### DO THIS:
Take the data below and extract the lines from the one with "for side, name" to the one with "imported = [obj", inclusive, exactly as written.

### DATASET EXTRACT:
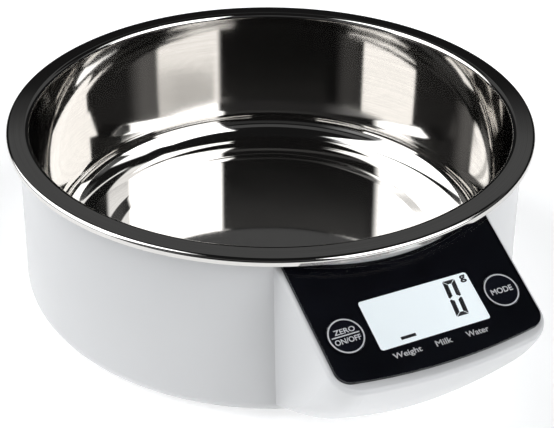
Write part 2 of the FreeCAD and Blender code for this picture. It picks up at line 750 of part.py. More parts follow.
def socket(u, v, ways):
    """Wire connector on the back of the circuit board."""
    back = PCB_TOP_L - PCB_THICK
    width = 1.25 * ways + 1.6
    body = panel_box(u - width / 2, u + width / 2, v - 1.8, v + 1.8, back - 3.2, back)
    return on_panel(body)


def wire_up_console(start_points, start_radii, x):
    """Lead from its start, under the deck, up the console and into a socket's underside."""
    end = panel_point(x, SOCKET_V, PCB_TOP_L - PCB_THICK - 3.2)
    slope = math.radians(PANEL_SLOPE)
    square_on = end - V(0, -math.sin(slope), math.cos(slope)) * 6.0
    points = start_points + [
        V(x, -109.4, WIRE_RUN_Z),
        V(x, -110.6, 26.0),
        square_on,
        end,
    ]
    return tube(points, start_radii + [3.0, 30.0, 5.0], WIRE_R)


def load_cell_wires():
    """Four leads that start flat on the load cell's terminal strip."""
    z = CELL_BOTTOM_Z + CELL_THICK + 0.5 + WIRE_R
    wires = []
    for x in CELL_WIRE_X:
        start = [V(x, -14.0, z), V(x, -18.0, z), V(x, -24.0, WIRE_RUN_Z)]
        wires.append(wire_up_console(start, [3.0, 3.0], x))
    return Part.makeCompound(wires)


def battery_wires():
    """Two leads, from the undersides of the coin cell's contacts."""
    side_x, top_x = DOOR_WIRE_X
    tail_x, tail_y = polar(DOOR_R + 3.6, SIDE_CONTACT_ANGLE)
    tail = V(DOOR_X + tail_x, DOOR_Y + tail_y, 4.55 - WIRE_R)
    first = wire_up_console([tail, V(side_x, tail.y - 8.0, WIRE_RUN_Z)], [4.0], side_x)
    top_z = PLATE_BOTTOM_Z + 1.5 + COIN_THICK + 0.05 - WIRE_R
    second = wire_up_console(
        [V(top_x, DOOR_Y + 1.0, top_z), V(top_x, DOOR_Y - 5.0, top_z), V(top_x, DOOR_Y - 12.0, WIRE_RUN_Z)],
        [4.0, 4.0],
        top_x,
    )
    return Part.makeCompound([first, second])


def main():
    save("bowl", bowl())
    save("housing_shell", housing_shell())
    save("base_plate", base_plate())
    save("base_screws", base_screws())
    for name, place in zip(("rear_right", "rear_left", "front_left", "front_right"), foot_places()):
        save("foot_" + name, foot(*place))
    save("battery_door", battery_door())
    save("door_seal", door_seal())
    save("coin_cell", coin_cell())
    save("battery_top_contact", top_contact())
    save("battery_side_contact", side_contact())
    save("load_cell", load_cell())
    save("strain_gauges", strain_gauges())
    save("gauge_potting", gauge_potting())
    save("load_cell_screws", cell_screws())
    save("terminal_board", terminal_board())
    save("weighing_platform", weighing_platform())
    save("platform_screws", hub_screws())
    save("panel_glass", panel_glass())
    save("panel_print", panel_print())
    for side, name in ((-1, "zero"), (1, "mode")):
        save(name + "_key", key(side))
        save(name + "_plunger", key_plunger(side))
        save(name + "_switch", key_switch(side))
    save("lcd_cell", lcd_cell())
    save("lcd_diffuser", lcd_diffuser())
    save("light_guide", light_guide())
    save("lcd_frame", lcd_frame())
    save("backlight_led", backlight_led())
    save("contact_strips", contact_strips())
    save("main_pcb", main_pcb())
    save("pcb_screws", pcb_screws())
    save("chip_blob", chip_blob())
    save("converter_chip", converter_chip())
    save("small_components", small_components())
    save("load_cell_socket", socket(12.2, SOCKET_V, 4))
    save("battery_socket", socket(sum(DOOR_WIRE_X) / 2, SOCKET_V, 2))
    save("load_cell_wires", load_cell_wires())
    save("battery_wires", battery_wires())


main()
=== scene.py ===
import math

import bmesh
import bpy
from mathutils import Matrix, Vector


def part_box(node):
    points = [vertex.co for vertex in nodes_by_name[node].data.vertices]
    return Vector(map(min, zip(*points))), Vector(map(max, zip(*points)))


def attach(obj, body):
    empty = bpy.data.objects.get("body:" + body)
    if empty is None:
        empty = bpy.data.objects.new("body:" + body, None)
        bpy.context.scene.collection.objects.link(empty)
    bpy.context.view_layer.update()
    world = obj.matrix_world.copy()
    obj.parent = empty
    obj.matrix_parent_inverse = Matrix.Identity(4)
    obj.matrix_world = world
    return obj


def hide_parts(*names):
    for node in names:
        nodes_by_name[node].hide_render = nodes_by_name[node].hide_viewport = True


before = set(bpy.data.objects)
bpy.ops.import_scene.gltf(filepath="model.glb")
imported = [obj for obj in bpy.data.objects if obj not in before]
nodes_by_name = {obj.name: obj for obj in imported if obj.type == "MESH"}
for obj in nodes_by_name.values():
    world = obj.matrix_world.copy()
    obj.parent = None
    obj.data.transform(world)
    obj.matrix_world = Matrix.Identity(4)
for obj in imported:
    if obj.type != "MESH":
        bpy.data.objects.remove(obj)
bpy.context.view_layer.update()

# ---- measures: metres in AXIS_Y and wherever MM is used, millimetres elsewhere -----------------
MM = 0.001
bowl_low, bowl_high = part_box("bowl")
AXIS_Y = (bowl_low[1] + bowl_high[1]) / 2
FOOT_PROUD = 1.2 * MM

# The bowl's seen face as (radius, height) from its middle to its lip, the radii of its corners,
# and the sheet's thickness.
BOWL_PATH = ((0, 9.8), (69, 9.8), (75, 9.0), (97.4, 9.0), (100.3, 73.6), (110, 73.6), (110, 71.0))
BOWL_CORNERS = (12.0, 12.0, 12.0, 2.2, 1.5)
BOWL_SHEET = 0.6
BOWL_TURNS = 256
ARC_STEPS = 16

# Places on the panel are (u, v): u to the right of the bowl's axis, v down the slope.
PANEL_SLOPE = math.radians(24.3)
PANEL_ORIGIN = Vector((0.0, AXIS_Y - 103.0 * MM, FOOT_PROUD + 67.1 * MM))
KEY_U = 31.45
KEY_V = 27.0
KEY_R = 6.7
RING_OUTER_INSET = 0.1
RING_INNER_INSET = 0.62
LCD_LIFT = -2.27
PRINT_LIFT = 0.02
PRINT_THICK = 0.03
FILM_LIFT = 0.06

# Letters, in the units of Blender's text: half the depth, and how far the outline and the depth
# grow, for words and for the display's unit. Points nearer than WELD_DISTANCE are joined, and the
# depth is flattened.
LETTER_HALF = 0.01
LETTER_BOLD = 0.018
UNIT_BOLD = 0.04
WELD_DISTANCE = 1e-5
LETTER_FLATTEN = 0.6

# name, word, left, right, top, bottom, body, slot
LEGENDS = (
    ("zero_key_tare", "ZERO", -35.3, -27.3, 24.0, 26.0, "zero_key", "black_key"),
    ("zero_key_power", "ON/OFF", -36.4, -26.5, 27.6, 29.7, "zero_key", "black_key"),
    ("mode_key_word", "MODE", 27.1, 35.9, 25.9, 28.2, "mode_key", "black_key"),
    ("legend_weight", "Weight", -19.1, -8.0, 38.15, 40.9, "housing", "black_print"),
    ("legend_milk", "Milk", -2.4, 4.1, 38.2, 40.4, "housing", "black_print"),
    ("legend_water", "Water", 9.9, 18.9, 38.3, 40.5, "housing", "black_print"),
)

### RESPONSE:
    for side, name in ((-1, "zero"), (1, "mode")):
        save(name + "_key", key(side))
        save(name + "_plunger", key_plunger(side))
        save(name + "_switch", key_switch(side))
    save("lcd_cell", lcd_cell())
    save("lcd_diffuser", lcd_diffuser())
    save("light_guide", light_guide())
    save("lcd_frame", lcd_frame())
    save("backlight_led", backlight_led())
    save("contact_strips", contact_strips())
    save("main_pcb", main_pcb())
    save("pcb_screws", pcb_screws())
    save("chip_blob", chip_blob())
    save("converter_chip", converter_chip())
    save("small_components", small_components())
    save("load_cell_socket", socket(12.2, SOCKET_V, 4))
    save("battery_socket", socket(sum(DOOR_WIRE_X) / 2, SOCKET_V, 2))
    save("load_cell_wires", load_cell_wires())
    save("battery_wires", battery_wires())


main()
=== scene.py ===
import math

import bmesh
import bpy
from mathutils import Matrix, Vector


def part_box(node):
    points = [vertex.co for vertex in nodes_by_name[node].data.vertices]
    return Vector(map(min, zip(*points))), Vector(map(max, zip(*points)))


def attach(obj, body):
    empty = bpy.data.objects.get("body:" + body)
    if empty is None:
        empty = bpy.data.objects.new("body:" + body, None)
        bpy.context.scene.collection.objects.link(empty)
    bpy.context.view_layer.update()
    world = obj.matrix_world.copy()
    obj.parent = empty
    obj.matrix_parent_inverse = Matrix.Identity(4)
    obj.matrix_world = world
    return obj


def hide_parts(*names):
    for node in names:
        nodes_by_name[node].hide_render = nodes_by_name[node].hide_viewport = True


before = set(bpy.data.objects)
bpy.ops.import_scene.gltf(filepath="model.glb")
imported = [obj for obj in bpy.data.objects if obj not in before]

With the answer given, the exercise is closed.